As informações, no entanto, não são confirmadas por dados oficiais. Relatório de fevereiro deste ano do Judiciário sul-africano, em decisão relacionada a um grupo extremista branco, classificou a tese como “irreal” e “sem respaldo factual”.
A criminalidade na África do Sul é alta, com 6.953 homicídios registrados entre outubro e dezembro de 2024. Dentre esses, 12 ocorreram em ataques a fazendas, sendo apenas uma das vítimas um proprietário branco.
A origem das alegações está vinculada à Lei de Expropriação de 2024, aprovada pelo parlamento sul-africano com o objetivo de permitir a redistribuição de terras sem compensação financeira em casos específicos.
O texto busca reverter desigualdades herdadas do regime do apartheid. Atualmente, 72% das terras agrícolas estão em mãos de proprietários brancos, que representam 8% da população. Já a população negra, que é maioria, detém cerca de 4% das propriedades rurais.
Trump e seu ataque
Durante a reunião, Trump usou o tema para ampliar críticas ao governo sul-africano. Ramaphosa rebateu a narrativa ao mencionar a presença de membros brancos em sua comitiva, como o ministro da Agricultura, John Steenhuisen, como evidência de que não há perseguição institucional contra essa parcela da população.
O empresário Elon Musk, também presente no encontro, apoiou as declarações de Trump. Ele sugeriu que sua empresa de comunicações via satélite, Starlink, poderia contribuir para o combate ao crime no país.
Musk já havia feito críticas anteriores ao governo sul-africano em suas redes sociais, alegando que a legislação fundiária promovia discriminação contra brancos.
Após o encontro, o governo sul-africano divulgou nota reiterando que não existe genocídio em curso e que a violência no país decorre de fatores econômicos e sociais amplos, não de motivação racial.
Organizações da comunidade afrikaner, como o movimento Orania e o grupo Solidarity, também rejeitaram as ofertas de asilo feitas pelos Estados Unidos. “Preferimos permanecer e construir um futuro aqui”, declarou um porta-voz do movimento.
Outros episódios de constrangimento diplomático

O encontro com Ramaphosa não foi o único a provocar desconforto entre autoridades estrangeiras.
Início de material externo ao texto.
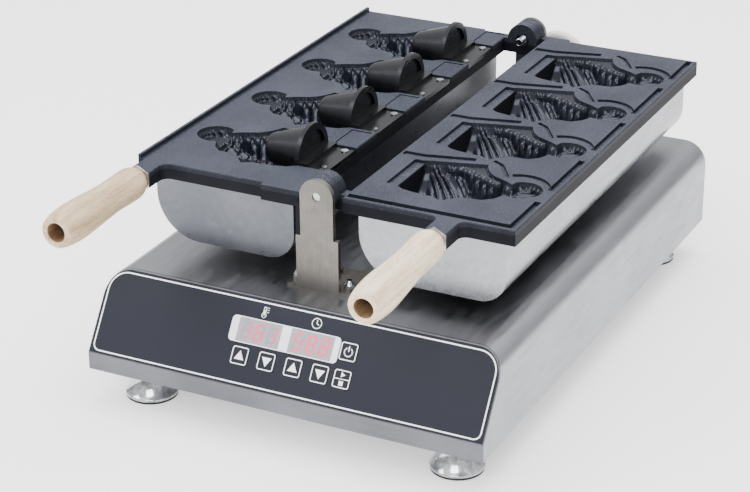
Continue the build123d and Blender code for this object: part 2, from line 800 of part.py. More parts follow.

Reuniões recentes de Trump com o presidente da Ucrânia, Volodymyr Zelensky, e com o presidente da França, Emmanuel Macron, também foram marcadas por tensões.
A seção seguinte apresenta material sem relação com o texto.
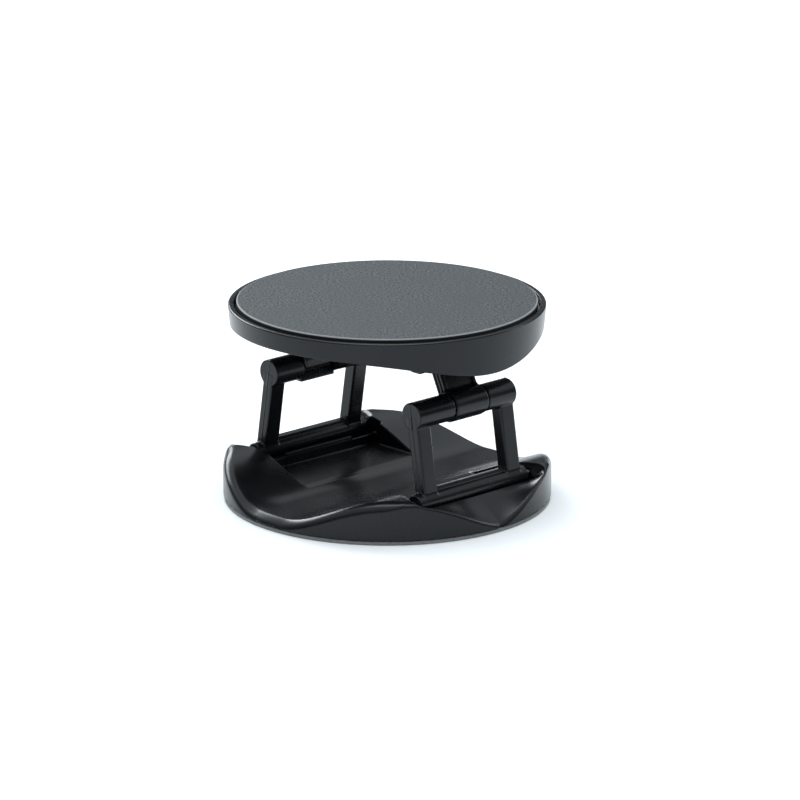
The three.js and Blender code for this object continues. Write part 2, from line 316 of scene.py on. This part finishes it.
def turned_piece(name, corners_at, segments, along_y=False):
    """A body turned about Z, or Y, whose profile may change with the angle and ends on the axis."""
    angles = [2 * math.pi * i / segments for i in range(segments)]
    profiles = [rounded_profile(corners_at(angle)) for angle in angles]
    count = len(profiles[0])
    verts = [(0, 0, profiles[0][0][1]), (0, 0, profiles[0][-1][1])]
    for angle, profile in zip(angles, profiles):
        verts.extend((r * math.cos(angle), r * math.sin(angle), z) for r, z in profile[1:-1])
    ring = count - 2
    faces = []
    for i in range(segments):
        this, following = 2 + i * ring, 2 + (i + 1) % segments * ring
        faces.append((0, following, this))
        faces.append((1, this + ring - 1, following + ring - 1))
        for j in range(ring - 1):
            faces.append((this + j, following + j, following + j + 1, this + j + 1))
    if along_y:
        verts = [(x, z, -y) for x, y, z in verts]
    mesh = bpy.data.meshes.new(name)
    mesh.from_pydata([tuple(value * MM for value in vert) for vert in verts], [], faces)
    mesh.shade_smooth()
    piece = bpy.data.objects.new(name, mesh)
    bpy.context.scene.collection.objects.link(piece)
    piece.modifiers.new("even_shading", "WEIGHTED_NORMAL").weight = 100
    return piece


# ---- Materials ----

class Surface:
    """A Principled material under construction, with its pattern in object coordinates."""

    def __init__(self, name, roughness, metallic=0.0, specular=0.5):
        self.material = bpy.data.materials.new(name)
        self.material.use_nodes = True
        self.nodes = self.material.node_tree.nodes
        self.links = self.material.node_tree.links
        self.shader = self.nodes["Principled BSDF"]
        self.shader.inputs["Roughness"].default_value = roughness
        self.shader.inputs["Metallic"].default_value = metallic
        self.shader.inputs["Specular IOR Level"].default_value = specular
        self.place = self.nodes.new("ShaderNodeTexCoord").outputs["Object"]

    def noise(self, size, detail=3.0, roughness=0.55):
        """Noise with features of about this size, in millimetres."""
        node = self.nodes.new("ShaderNodeTexNoise")
        node.inputs["Scale"].default_value = 1 / (size * MM)
        node.inputs["Detail"].default_value = detail
        node.inputs["Roughness"].default_value = roughness
        self.links.new(self.place, node.inputs["Vector"])
        return node.outputs["Fac"]

    def spread(self, value, source, target):
        """The value moved from the source range to the target range."""
        node = self.nodes.new("ShaderNodeMapRange")
        for socket, number in zip(("From Min", "From Max", "To Min", "To Max"), (*source, *target)):
            node.inputs[socket].default_value = number
        self.links.new(value, node.inputs["Value"])
        return node.outputs["Result"]

    def blend(self, factor, first, second):
        """A colour between two, each a colour or a colour socket."""
        node = self.nodes.new("ShaderNodeMix")
        node.data_type = "RGBA"
        self.links.new(factor, node.inputs["Factor"])
        for socket, colour in ((node.inputs[6], first), (node.inputs[7], second)):
            if isinstance(colour, tuple):
                socket.default_value = (*colour, 1)
            else:
                self.links.new(colour, socket)
        return node.outputs[2]

    def above(self, low, high):
        """0 below a height, in millimetres, and 1 above another."""
        node = self.nodes.new("ShaderNodeSeparateXYZ")
        self.links.new(self.place, node.inputs[0])
        return self.spread(node.outputs["Z"], (low * MM, high * MM), (0, 1))

    def beyond(self, inner, outer):
        """0 within a radius about the Z axis, in millimetres, and 1 beyond another."""
        flat = self.nodes.new("ShaderNodeVectorMath")
        flat.operation = "MULTIPLY"
        self.links.new(self.place, flat.inputs[0])
        flat.inputs[1].default_value = (1, 1, 0)
        radius = self.nodes.new("ShaderNodeVectorMath")
        radius.operation = "LENGTH"
        self.links.new(flat.outputs["Vector"], radius.inputs[0])
        return self.spread(radius.outputs["Value"], (inner * MM, outer * MM), (0, 1))

    def drive(self, socket, value):
        """Feeds a socket of the shader."""
        self.links.new(value, self.shader.inputs[socket])

    def bump(self, *layers):
        """Bumps the normal by (value, height in millimetres) layers, one on top of the other."""
        normal = None
        for value, height in layers:
            node = self.nodes.new("ShaderNodeBump")
            node.inputs["Distance"].default_value = height * MM
            self.links.new(value, node.inputs["Height"])
            if normal is not None:
                self.links.new(normal, node.inputs["Normal"])
            normal = node.outputs["Normal"]
        self.drive("Normal", normal)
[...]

Em fevereiro, Zelensky visitou a Casa Branca para discutir um acordo de exploração de minerais estratégicos com empresas americanas, como forma de compensar o apoio militar recebido durante o conflito com a Rússia.
Trump pressionou por uma solução rápida para o fim da guerra, o que foi interpretado como sinal de disposição para aceitar concessões territoriais. O governo ucraniano manteve a posição de que qualquer negociação deve respeitar a integridade do território.
A imprensa internacional mencionou uma “altercação anterior” entre os dois no Salão Oval, embora sem fornecer detalhes.
O encontro de fevereiro foi descrito como tenso, e diplomatas relataram desconforto com a postura adotada por Trump, considerada alinhada aos interesses russos.
Poucos dias antes, Emmanuel Macron havia participado de reunião com Trump para discutir a mesma questão.
O presidente francês defendeu o envio de mais tropas da OTAN para apoiar a Ucrânia, enquanto Trump reiterou sua política de menor envolvimento militar externo.
O diálogo evidenciou o contraste entre a posição europeia e a estratégia do ex-presidente americano, voltada a negociações diretas e à redução de compromissos internacionais.